Pour A B, un natif de Sanankoroba, les écoles coraniques sont sources de problèmes pour bon nombre d’enfants au Mali. Il lamente : « Je suis natif de Sanankoroba dans la région de Koulikoro. A mon âge de sept ans normalement l’âge pour les enfants d’être inscrits à l’école, mon père m’a confié à un maître coranique à Djenne pour que je puisse lire, écrire et surtout bûcher le coran. Après trois 3 ans, le vent a visiblement soufflé dans le sens contraire, au lieu d’étudier, on nous incitait à la mendicité et aux travaux champêtres pour notre maitre coranique. L’effectif des élèves dépassait le chef qu’il ne parvenait même pas à donner à boire, à manger et surtout à soigner tous ces enfants. N’ayant plus eu le courage de supporter cette vie, j’ai décidé de m’enfuir vers Bamako avec le peu de monnaies que je mettais de coté à l’insu de notre maitre. Arrivé dans la capitale malienne où je ne connaissais personne, je me suis retrouvé à « Raïda ». Là-bas aussi, c’était un véritable enfer. « L’accroupissement est la vieille habitude du vieux chien », dit-on. J’ai fait recourir à la mendicité. La nuit je dormais aux bordures de l’Assemblée Nationale. Avec la pluralité des mendiants nationaux et étrangers, on ne gagnait pas beaucoup et j’ai enfin décidé d’adhérer à un réseau de malfrat et de négoce des produits stupéfiants. Grâce à une ONG que j’ai rencontrée, j’ai tourné le dos à cette vie de merde et je travaille actuellement comme coursier au compte de cette ONG. Souvent ces tristes souvenirs s’éveillent en moi et me coupent le sommeil.

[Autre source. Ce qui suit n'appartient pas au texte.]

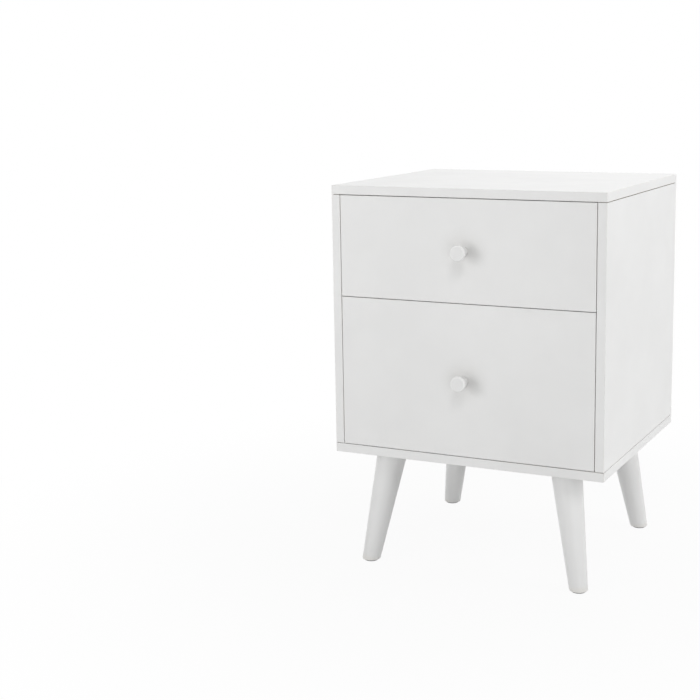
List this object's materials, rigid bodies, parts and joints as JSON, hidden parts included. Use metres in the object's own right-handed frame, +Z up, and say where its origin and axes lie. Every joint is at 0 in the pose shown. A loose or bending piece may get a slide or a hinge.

Monsieur M A, habitant de Tombouctou, abandonne de force l’école en classe de 9ème année. Il a été enlevé avec les yeux attachés pour servir dans les conflits armés. Ce cas lugubre nous a été révélé lors d’une audience publique de la Commission Vérité, Justice et Réconciliation (CVJR) où les victimes sur les droits humains sont appelées à s’exprimer. Il dit avoir été kidnappé par un groupe armé un matin devant les regards impuissants de ses parents quand il n’avait que 15 ans. 《 Depuis qu’on m’a embarqué dans la voiture, on m’a attaché les yeux vers une destination inconnue. Arrivé sur un lieu, on m’a détaché les yeux devant un groupe d’hommes lourdement armés. Mes membres tremblaient de peur bleue. On m’a emmené dans une cour où il y avait tant d’autres enfants de ma génération. On apprenait à monter, démonter les armes et j’ai ainsi servi dans leur armée sans mon consentement. J’ai fait à peu près six ans sans aucune nouvelle de mes parents », a-t-il affirmé d’une voix tremblotante.
Au regard de tout ce qui a été dit, si nous nous referons aux conclusions des articles 6, 7 et 8 de la convention 182 de l’OIT qui recommandent à l’Etat du Mali, qui traine à pas pesant vers la cible 8.7 de l’ODD, de renforcer les mesures législatives tout en adaptant le contenu au contexte malien afin de mettre en place un système éducatif varié, simple et très adulé sur le marché de l’emploi pour réduire le poids de la pauvreté qui pèse lourdement sur la population. Et comme une arête coïncée au travers de la gorge, les pires formes du travail des enfants restent toujours des épines aux pieds des autorités maliennes qu’elles ont du mal à ôter.